As a security engineer, let’s pretend you are interested in fuzzing PrintOrPanic (I know you can spot the bug, but play along here, this is for demonstration purposes) but perhaps you’d like to run it from a call earlier in the stack to test for realistic scenarios that could cause an application crash. Let’s go ahead and run Wally and determine which path would make the most sense to fuzz (or at least, to determine whether a panic would be realistic)
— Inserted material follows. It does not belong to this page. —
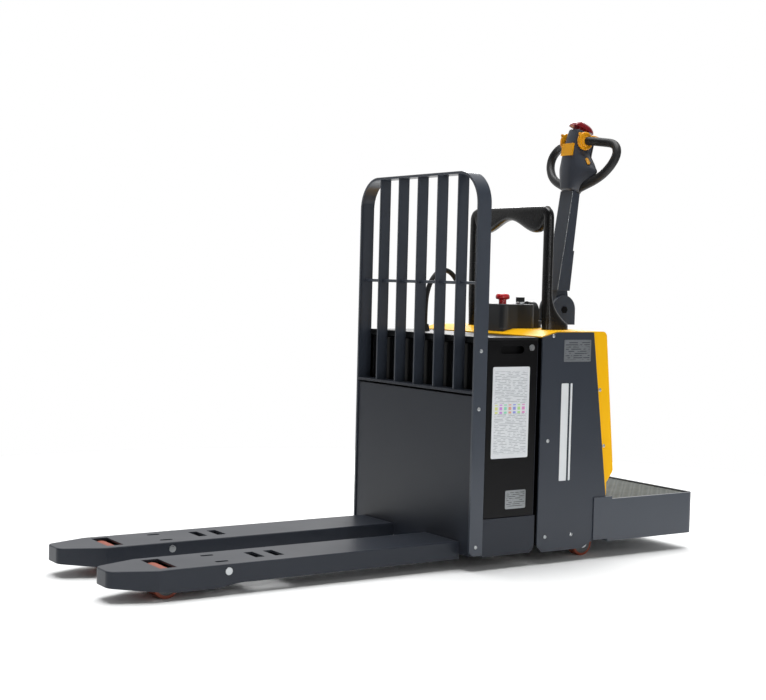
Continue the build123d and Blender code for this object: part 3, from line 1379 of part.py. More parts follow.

$ wally map search  -p ./... --func PrintOrPanic --pkg github.com/hex0punk/wally/samppleapp/printer -f github.com/hex0punk/wally/samppleapp -vvv

The results are shown below

===========MATCH===============
ID:  f9241d61-d19e-4847-b458-4f53a86ed5c5
Indicator ID:  1
Package:  github.com/hex0punk/wally/samppleapp/printer
Function:  PrintOrPanic
Params:
Enclosed by:  github.com/hex0punk/wally/samppleapp.printCharSafe$1
Position /Users/alexuseche/Projects/wally/sampleapp/main.go:17
Possible Paths: 1
	Path 1 (RECOVERABLE):
		main.[main] main.go:11:15 --->
		main.[`printCharSafe`] main.go:16:16 --->
		safe.[RunSafely] (recoverable) safe/safe.go:12:4 --->
		main.[printCharSafe$1] main.go:16:17 --->

===========MATCH===============
ID:  eb72e837-31ba-4945-97b1-9432900ae3f9
Indicator ID:  1
Package:  github.com/hex0punk/wally/samppleapp/printer
Function:  PrintOrPanic
Params:
Enclosed by:  github.com/hex0punk/wally/samppleapp.printChar
Position /Users/alexuseche/Projects/wally/sampleapp/main.go:22
Possible Paths: 1
	Path 1:
		main.[main] main.go:12:11 --->
		main.[printChar] main.go:21:6 --->

Total Results:  2

The results can be interpreted as follows:

There are two matches here, as there are two uses of the PrintOrPanic function.
The first use is via printCharSafe$1; the call starts at the place indicated by the Position field, sampleapp/main.go:22.
If we navigate the flow from top to bottom, we can see how the call starts in the main function, followed by printCharSafe, which calls RunSafely. In effect, if we look at the definition of RunSafely above, we can confirm this.
Importantly, this is marked as recoverable. This tells us that any call path that goes through here will recover if a panic occurs.
Lastly, we reach printCharSafe$1. The $1 is just an indication that the Go call graph library is giving us that there is an anonymous function inside of printCharSafe$1.
The second match is not marked as recoverable, indicating that a call to PrintOrPanic via printChar could lead to an application crash in the case of errors like nil dereferences.

This information alone should help us target specific functions and call paths to fuzz. Moreover, if we found a panic by fuzzing PrintOrPanic, we now know what the most critical path is when we evaluate the risks.

Caveats

There are some interesting caveats that are for the most part due to how the different algorithms available for constructing call paths via golang.org/x/tools/go/callgraph/.

By default, Wally uses the cha algorithm for constructing the program call graph. It later uses custom logic to create what is relevant from the call graph based on user input using either BFS or DFS to search through the generated graph. Per the documentation, cha may:

“include spurious call edges for types that haven’t been instantiated yet, or types that are never instantiated."

Another important point is the following about CHA:

“it is sound to run on partial programs, such as libraries without a main or test function."

While this makes it an ideal algorithm for most programs, in part because it will map the usage of library functions that don’t necessarily trace back to main, it also means that we may get some execution paths that could be possible but aren’t if we consider the root of the program being main and init functions. This becomes more evident when Wally gathers a large number of paths. In those cases, the more paths you get, the more careful examination of the results is necessary. However, there are some checks that Wally makes to limit those so-called “spurious” call paths:

Whenever Wally sees it reaches a main function, it will stop going further back in the tree to avoid reporting inaccurate paths. If you wish, you can override this by using the --continue-after-main flag, allowing you to see some interesting but less likely paths.
Using the filters provided by -f you can keep Wally at bay by telling it to not reach functions beyond a specific Go module or module prefix.
You can also limit the number of paths per finding using --max-paths, as well as the number of functions per path using --max-funcs.
You can test with other algorithms using --callgraph-alg. This is the algorithm used by the golang.org/x/tools/ function. Options include cha, rta, and vta.
Lastly, you can ask Wally to use DFS instead of BFS for its custom, core call mapper logic, using --search-alg dfs. This may aid you in your analysis depending on the size of the code you are analyzing.

Wrap up

I hope you find these features useful. I have certainly been enjoying working on Wally, and have been finding it useful in planning my fuzzing and code analysis endeavors. If you have a suggestion for a change, open an issue in the Wally repo, or even better, create a PR.